Data provided:
______

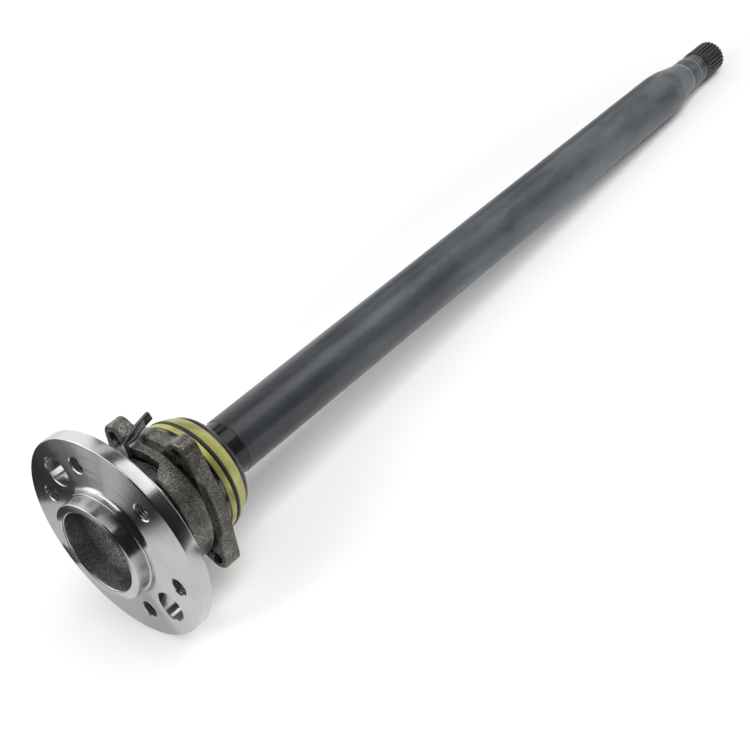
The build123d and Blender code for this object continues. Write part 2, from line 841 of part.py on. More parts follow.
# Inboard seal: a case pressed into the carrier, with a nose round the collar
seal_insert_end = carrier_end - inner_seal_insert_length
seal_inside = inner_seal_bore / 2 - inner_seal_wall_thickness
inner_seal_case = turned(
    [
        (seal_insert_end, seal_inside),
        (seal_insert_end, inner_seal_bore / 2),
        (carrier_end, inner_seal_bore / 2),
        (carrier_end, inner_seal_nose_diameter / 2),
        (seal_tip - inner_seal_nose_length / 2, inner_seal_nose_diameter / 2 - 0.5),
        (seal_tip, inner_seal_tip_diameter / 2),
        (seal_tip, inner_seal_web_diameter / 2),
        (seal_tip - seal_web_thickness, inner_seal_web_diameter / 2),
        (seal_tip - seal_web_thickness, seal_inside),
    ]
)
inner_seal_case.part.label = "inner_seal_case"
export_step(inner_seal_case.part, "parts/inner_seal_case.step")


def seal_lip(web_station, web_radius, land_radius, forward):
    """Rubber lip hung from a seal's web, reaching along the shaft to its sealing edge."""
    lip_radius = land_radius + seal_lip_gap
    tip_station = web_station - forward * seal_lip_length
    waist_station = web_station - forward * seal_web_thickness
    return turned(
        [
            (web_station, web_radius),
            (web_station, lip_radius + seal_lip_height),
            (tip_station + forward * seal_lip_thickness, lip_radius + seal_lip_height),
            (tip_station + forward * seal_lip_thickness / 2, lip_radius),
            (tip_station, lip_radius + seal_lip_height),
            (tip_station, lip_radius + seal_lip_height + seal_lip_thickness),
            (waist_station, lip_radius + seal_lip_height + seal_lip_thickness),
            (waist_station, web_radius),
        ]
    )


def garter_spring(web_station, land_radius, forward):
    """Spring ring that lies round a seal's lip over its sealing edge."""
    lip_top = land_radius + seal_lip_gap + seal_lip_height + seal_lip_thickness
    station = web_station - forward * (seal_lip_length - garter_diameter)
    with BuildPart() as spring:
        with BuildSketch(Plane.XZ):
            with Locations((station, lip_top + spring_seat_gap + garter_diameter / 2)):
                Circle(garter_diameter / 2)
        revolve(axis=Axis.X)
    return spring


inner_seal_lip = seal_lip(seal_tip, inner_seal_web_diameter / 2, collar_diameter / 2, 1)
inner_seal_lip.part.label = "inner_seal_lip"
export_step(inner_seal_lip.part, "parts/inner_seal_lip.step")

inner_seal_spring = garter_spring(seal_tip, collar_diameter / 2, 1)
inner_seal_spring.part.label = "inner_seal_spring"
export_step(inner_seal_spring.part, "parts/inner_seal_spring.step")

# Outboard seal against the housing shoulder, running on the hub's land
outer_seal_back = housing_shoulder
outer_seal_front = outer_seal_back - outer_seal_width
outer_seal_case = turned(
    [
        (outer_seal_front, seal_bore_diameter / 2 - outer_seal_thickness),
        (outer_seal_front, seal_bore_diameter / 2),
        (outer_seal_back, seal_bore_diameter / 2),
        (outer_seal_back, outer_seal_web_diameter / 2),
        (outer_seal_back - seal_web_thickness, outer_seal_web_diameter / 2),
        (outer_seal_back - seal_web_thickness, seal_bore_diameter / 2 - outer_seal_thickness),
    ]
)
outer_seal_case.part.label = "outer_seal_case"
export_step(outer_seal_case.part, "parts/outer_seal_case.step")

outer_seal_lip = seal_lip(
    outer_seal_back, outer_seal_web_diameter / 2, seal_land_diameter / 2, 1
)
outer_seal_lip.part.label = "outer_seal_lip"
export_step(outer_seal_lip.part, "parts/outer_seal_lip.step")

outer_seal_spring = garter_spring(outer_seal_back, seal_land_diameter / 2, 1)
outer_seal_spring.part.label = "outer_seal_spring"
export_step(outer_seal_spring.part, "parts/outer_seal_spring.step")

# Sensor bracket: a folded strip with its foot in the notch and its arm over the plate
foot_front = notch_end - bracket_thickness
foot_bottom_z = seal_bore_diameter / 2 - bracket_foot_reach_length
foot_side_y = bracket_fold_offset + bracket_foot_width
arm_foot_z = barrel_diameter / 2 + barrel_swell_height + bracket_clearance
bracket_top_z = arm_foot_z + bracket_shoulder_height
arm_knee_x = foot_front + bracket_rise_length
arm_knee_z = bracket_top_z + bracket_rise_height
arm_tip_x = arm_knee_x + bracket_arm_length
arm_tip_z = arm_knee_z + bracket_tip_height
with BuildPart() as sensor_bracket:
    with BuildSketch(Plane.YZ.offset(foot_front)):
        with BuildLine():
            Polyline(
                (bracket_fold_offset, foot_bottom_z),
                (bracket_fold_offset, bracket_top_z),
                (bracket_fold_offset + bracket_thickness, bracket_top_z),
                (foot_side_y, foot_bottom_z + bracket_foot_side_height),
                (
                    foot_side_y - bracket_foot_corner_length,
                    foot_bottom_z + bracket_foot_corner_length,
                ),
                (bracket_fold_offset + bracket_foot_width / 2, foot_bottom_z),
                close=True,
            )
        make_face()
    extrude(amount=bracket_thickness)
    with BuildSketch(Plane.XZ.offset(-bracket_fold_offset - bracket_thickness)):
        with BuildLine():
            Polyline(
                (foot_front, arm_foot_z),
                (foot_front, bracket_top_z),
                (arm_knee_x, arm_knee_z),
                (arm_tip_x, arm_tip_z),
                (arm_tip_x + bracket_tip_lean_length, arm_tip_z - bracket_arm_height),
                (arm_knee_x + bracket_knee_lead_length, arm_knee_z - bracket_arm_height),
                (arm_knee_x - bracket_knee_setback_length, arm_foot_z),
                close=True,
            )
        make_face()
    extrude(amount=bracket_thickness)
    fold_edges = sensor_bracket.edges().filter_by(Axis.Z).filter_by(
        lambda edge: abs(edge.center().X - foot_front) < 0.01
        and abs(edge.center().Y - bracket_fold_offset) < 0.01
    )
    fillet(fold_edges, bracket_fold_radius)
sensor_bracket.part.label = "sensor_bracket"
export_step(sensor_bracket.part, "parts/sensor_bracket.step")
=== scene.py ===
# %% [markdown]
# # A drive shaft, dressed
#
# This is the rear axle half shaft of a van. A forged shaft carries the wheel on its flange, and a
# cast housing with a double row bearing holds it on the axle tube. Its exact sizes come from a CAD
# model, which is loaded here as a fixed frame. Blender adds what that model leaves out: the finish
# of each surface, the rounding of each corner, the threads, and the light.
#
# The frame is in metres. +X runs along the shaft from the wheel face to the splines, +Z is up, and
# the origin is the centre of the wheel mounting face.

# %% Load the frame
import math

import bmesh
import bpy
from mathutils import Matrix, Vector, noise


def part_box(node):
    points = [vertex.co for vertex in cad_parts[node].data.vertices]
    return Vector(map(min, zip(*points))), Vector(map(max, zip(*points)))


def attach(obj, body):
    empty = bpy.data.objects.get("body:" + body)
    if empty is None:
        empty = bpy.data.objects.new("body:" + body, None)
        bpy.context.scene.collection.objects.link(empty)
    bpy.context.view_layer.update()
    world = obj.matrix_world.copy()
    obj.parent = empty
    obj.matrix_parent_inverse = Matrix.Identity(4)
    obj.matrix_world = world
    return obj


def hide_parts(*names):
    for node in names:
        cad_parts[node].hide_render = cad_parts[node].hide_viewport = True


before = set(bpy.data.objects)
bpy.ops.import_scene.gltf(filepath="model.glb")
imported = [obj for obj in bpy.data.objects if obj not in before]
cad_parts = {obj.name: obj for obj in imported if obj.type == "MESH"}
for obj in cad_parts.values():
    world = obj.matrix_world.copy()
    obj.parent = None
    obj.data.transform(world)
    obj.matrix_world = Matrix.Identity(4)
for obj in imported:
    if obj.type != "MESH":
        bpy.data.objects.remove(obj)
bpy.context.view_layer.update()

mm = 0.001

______

Extract all lines as given.

Finished exercise:
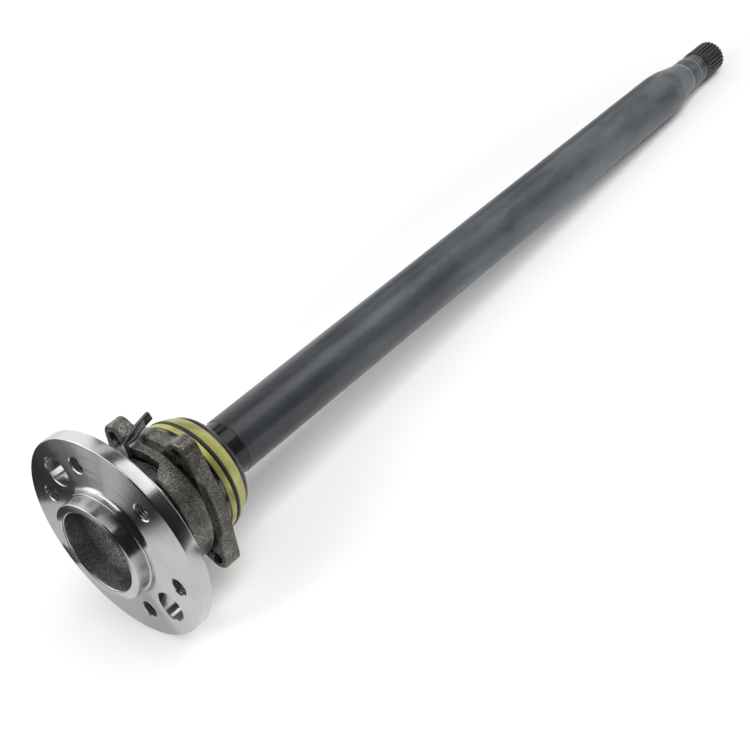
The build123d and Blender code for this object continues. Write part 2, from line 841 of part.py on. More parts follow.
# Inboard seal: a case pressed into the carrier, with a nose round the collar
seal_insert_end = carrier_end - inner_seal_insert_length
seal_inside = inner_seal_bore / 2 - inner_seal_wall_thickness
inner_seal_case = turned(
    [
        (seal_insert_end, seal_inside),
        (seal_insert_end, inner_seal_bore / 2),
        (carrier_end, inner_seal_bore / 2),
        (carrier_end, inner_seal_nose_diameter / 2),
        (seal_tip - inner_seal_nose_length / 2, inner_seal_nose_diameter / 2 - 0.5),
        (seal_tip, inner_seal_tip_diameter / 2),
        (seal_tip, inner_seal_web_diameter / 2),
        (seal_tip - seal_web_thickness, inner_seal_web_diameter / 2),
        (seal_tip - seal_web_thickness, seal_inside),
    ]
)
inner_seal_case.part.label = "inner_seal_case"
export_step(inner_seal_case.part, "parts/inner_seal_case.step")


def seal_lip(web_station, web_radius, land_radius, forward):
    """Rubber lip hung from a seal's web, reaching along the shaft to its sealing edge."""
    lip_radius = land_radius + seal_lip_gap
    tip_station = web_station - forward * seal_lip_length
    waist_station = web_station - forward * seal_web_thickness
    return turned(
        [
            (web_station, web_radius),
            (web_station, lip_radius + seal_lip_height),
            (tip_station + forward * seal_lip_thickness, lip_radius + seal_lip_height),
            (tip_station + forward * seal_lip_thickness / 2, lip_radius),
            (tip_station, lip_radius + seal_lip_height),
            (tip_station, lip_radius + seal_lip_height + seal_lip_thickness),
            (waist_station, lip_radius + seal_lip_height + seal_lip_thickness),
            (waist_station, web_radius),
        ]
    )


def garter_spring(web_station, land_radius, forward):
    """Spring ring that lies round a seal's lip over its sealing edge."""
    lip_top = land_radius + seal_lip_gap + seal_lip_height + seal_lip_thickness
    station = web_station - forward * (seal_lip_length - garter_diameter)
    with BuildPart() as spring:
        with BuildSketch(Plane.XZ):
            with Locations((station, lip_top + spring_seat_gap + garter_diameter / 2)):
                Circle(garter_diameter / 2)
        revolve(axis=Axis.X)
    return spring


inner_seal_lip = seal_lip(seal_tip, inner_seal_web_diameter / 2, collar_diameter / 2, 1)
inner_seal_lip.part.label = "inner_seal_lip"
export_step(inner_seal_lip.part, "parts/inner_seal_lip.step")

inner_seal_spring = garter_spring(seal_tip, collar_diameter / 2, 1)
inner_seal_spring.part.label = "inner_seal_spring"
export_step(inner_seal_spring.part, "parts/inner_seal_spring.step")

# Outboard seal against the housing shoulder, running on the hub's land
outer_seal_back = housing_shoulder
outer_seal_front = outer_seal_back - outer_seal_width
outer_seal_case = turned(
    [
        (outer_seal_front, seal_bore_diameter / 2 - outer_seal_thickness),
        (outer_seal_front, seal_bore_diameter / 2),
        (outer_seal_back, seal_bore_diameter / 2),
        (outer_seal_back, outer_seal_web_diameter / 2),
        (outer_seal_back - seal_web_thickness, outer_seal_web_diameter / 2),
        (outer_seal_back - seal_web_thickness, seal_bore_diameter / 2 - outer_seal_thickness),
    ]
)
outer_seal_case.part.label = "outer_seal_case"
export_step(outer_seal_case.part, "parts/outer_seal_case.step")

outer_seal_lip = seal_lip(
    outer_seal_back, outer_seal_web_diameter / 2, seal_land_diameter / 2, 1
)
outer_seal_lip.part.label = "outer_seal_lip"
export_step(outer_seal_lip.part, "parts/outer_seal_lip.step")

outer_seal_spring = garter_spring(outer_seal_back, seal_land_diameter / 2, 1)
outer_seal_spring.part.label = "outer_seal_spring"
export_step(outer_seal_spring.part, "parts/outer_seal_spring.step")

# Sensor bracket: a folded strip with its foot in the notch and its arm over the plate
foot_front = notch_end - bracket_thickness
foot_bottom_z = seal_bore_diameter / 2 - bracket_foot_reach_length
foot_side_y = bracket_fold_offset + bracket_foot_width
arm_foot_z = barrel_diameter / 2 + barrel_swell_height + bracket_clearance
bracket_top_z = arm_foot_z + bracket_shoulder_height
arm_knee_x = foot_front + bracket_rise_length
arm_knee_z = bracket_top_z + bracket_rise_height
arm_tip_x = arm_knee_x + bracket_arm_length
arm_tip_z = arm_knee_z + bracket_tip_height
with BuildPart() as sensor_bracket:
    with BuildSketch(Plane.YZ.offset(foot_front)):
        with BuildLine():
            Polyline(
                (bracket_fold_offset, foot_bottom_z),
                (bracket_fold_offset, bracket_top_z),
                (bracket_fold_offset + bracket_thickness, bracket_top_z),
                (foot_side_y, foot_bottom_z + bracket_foot_side_height),
                (
                    foot_side_y - bracket_foot_corner_length,
                    foot_bottom_z + bracket_foot_corner_length,
                ),
                (bracket_fold_offset + bracket_foot_width / 2, foot_bottom_z),
                close=True,
            )
        make_face()
    extrude(amount=bracket_thickness)
    with BuildSketch(Plane.XZ.offset(-bracket_fold_offset - bracket_thickness)):
        with BuildLine():
            Polyline(
                (foot_front, arm_foot_z),
                (foot_front, bracket_top_z),
                (arm_knee_x, arm_knee_z),
                (arm_tip_x, arm_tip_z),
                (arm_tip_x + bracket_tip_lean_length, arm_tip_z - bracket_arm_height),
                (arm_knee_x + bracket_knee_lead_length, arm_knee_z - bracket_arm_height),
                (arm_knee_x - bracket_knee_setback_length, arm_foot_z),
                close=True,
            )
        make_face()
    extrude(amount=bracket_thickness)
    fold_edges = sensor_bracket.edges().filter_by(Axis.Z).filter_by(
        lambda edge: abs(edge.center().X - foot_front) < 0.01
        and abs(edge.center().Y - bracket_fold_offset) < 0.01
    )
    fillet(fold_edges, bracket_fold_radius)
sensor_bracket.part.label = "sensor_bracket"
export_step(sensor_bracket.part, "parts/sensor_bracket.step")
=== scene.py ===
# %% [markdown]
# # A drive shaft, dressed
#
# This is the rear axle half shaft of a van. A forged shaft carries the wheel on its flange, and a
# cast housing with a double row bearing holds it on the axle tube. Its exact sizes come from a CAD
# model, which is loaded here as a fixed frame. Blender adds what that model leaves out: the finish
# of each surface, the rounding of each corner, the threads, and the light.
#
# The frame is in metres. +X runs along the shaft from the wheel face to the splines, +Z is up, and
# the origin is the centre of the wheel mounting face.

# %% Load the frame
import math

import bmesh
import bpy
from mathutils import Matrix, Vector, noise


def part_box(node):
    points = [vertex.co for vertex in cad_parts[node].data.vertices]
    return Vector(map(min, zip(*points))), Vector(map(max, zip(*points)))


def attach(obj, body):
    empty = bpy.data.objects.get("body:" + body)
    if empty is None:
        empty = bpy.data.objects.new("body:" + body, None)
        bpy.context.scene.collection.objects.link(empty)
    bpy.context.view_layer.update()
    world = obj.matrix_world.copy()
    obj.parent = empty
    obj.matrix_parent_inverse = Matrix.Identity(4)
    obj.matrix_world = world
    return obj


def hide_parts(*names):
    for node in names:
        cad_parts[node].hide_render = cad_parts[node].hide_viewport = True


before = set(bpy.data.objects)
bpy.ops.import_scene.gltf(filepath="model.glb")
imported = [obj for obj in bpy.data.objects if obj not in before]
cad_parts = {obj.name: obj for obj in imported if obj.type == "MESH"}
for obj in cad_parts.values():
    world = obj.matrix_world.copy()
    obj.parent = None
    obj.data.transform(world)
    obj.matrix_world = Matrix.Identity(4)
for obj in imported:
    if obj.type != "MESH":
        bpy.data.objects.remove(obj)
bpy.context.view_layer.update()

mm = 0.001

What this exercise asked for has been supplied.